Gradualmente, porém, o peso foi se valorizando e uma maior flutuação da moeda era defendida por diversos atores econômicos, entre os quais o próprio FMI. Temeroso de que uma nova rodada de desvalorização cambial mais expressiva realimentasse a inflação, o governo de Milei vinha mantendo as rédeas cambiais criadas muito antes de ele assumir a Presidência.

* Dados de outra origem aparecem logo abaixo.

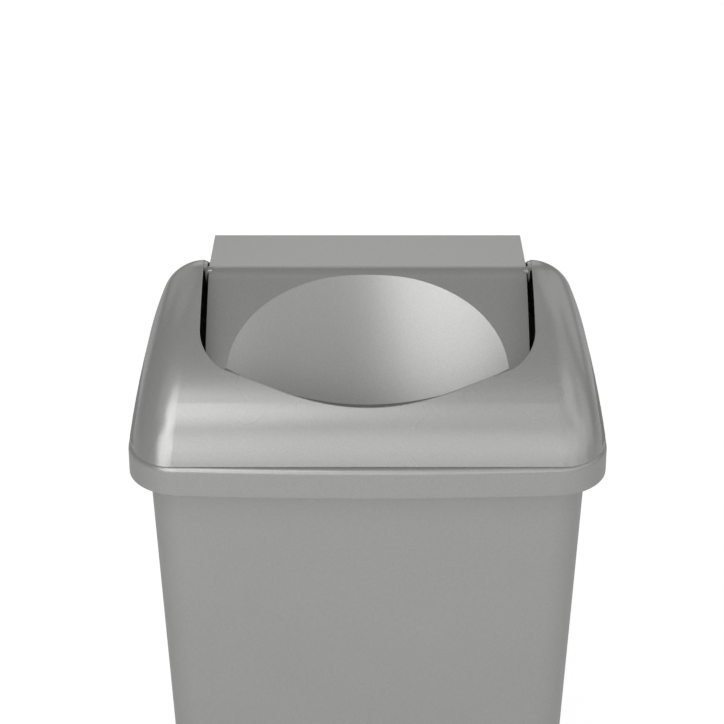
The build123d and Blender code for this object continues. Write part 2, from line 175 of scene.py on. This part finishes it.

É fato que, com a liberação parcial do câmbio agora posta em prática, haverá pressão inflacionária, mas os cálculos iniciais de analistas ouvidos pelo jornal La Nación posicionam a inflação de 2025 no patamar de 27%. É um nível superior ao previsto pelo próprio FMI (18% a 23%), mas bastante inferior ao que o país se acostumou nos últimos anos.

Dito de outra forma: os analistas entendem que o impacto inflacionário não será tão expressivo e, mais importante, terá caráter provisório.

Tanto melhor que seja assim, pois o caminho da Argentina rumo ao que o FMI classifica de “transição para uma nova fase do plano de estabilização e crescimento” é longo. A Argentina precisa desesperadamente recompor suas reservas para quem sabe um dia deixar de depender do FMI, de quem se tornou um “cliente” crônico.

Se os desafios argentinos já não são, por natureza, nada triviais, o alto grau de incerteza a que o mundo se vê submetido desde que Donald Trump retornou à Casa Branca exige que o comprometimento de Milei, do Congresso e do povo argentino com reformas estruturais seja extremamente sólido.

Com o acordo com o fundo, Milei, que por erros próprios vinha dando combustível a uma oposição organicamente desarticulada e sem projeto, ganha força para chegar às eleições de outubro com vigor.

Ampliar sua diminuta base no Congresso será essencial para que a receita econômica até agora bem-sucedida do libertário supere seu mais importante teste: o de longevidade. Acostumada a crises, a Argentina precisa provar que as conquistas recentes, feitas com enorme esforço da população, não têm prazo de validade.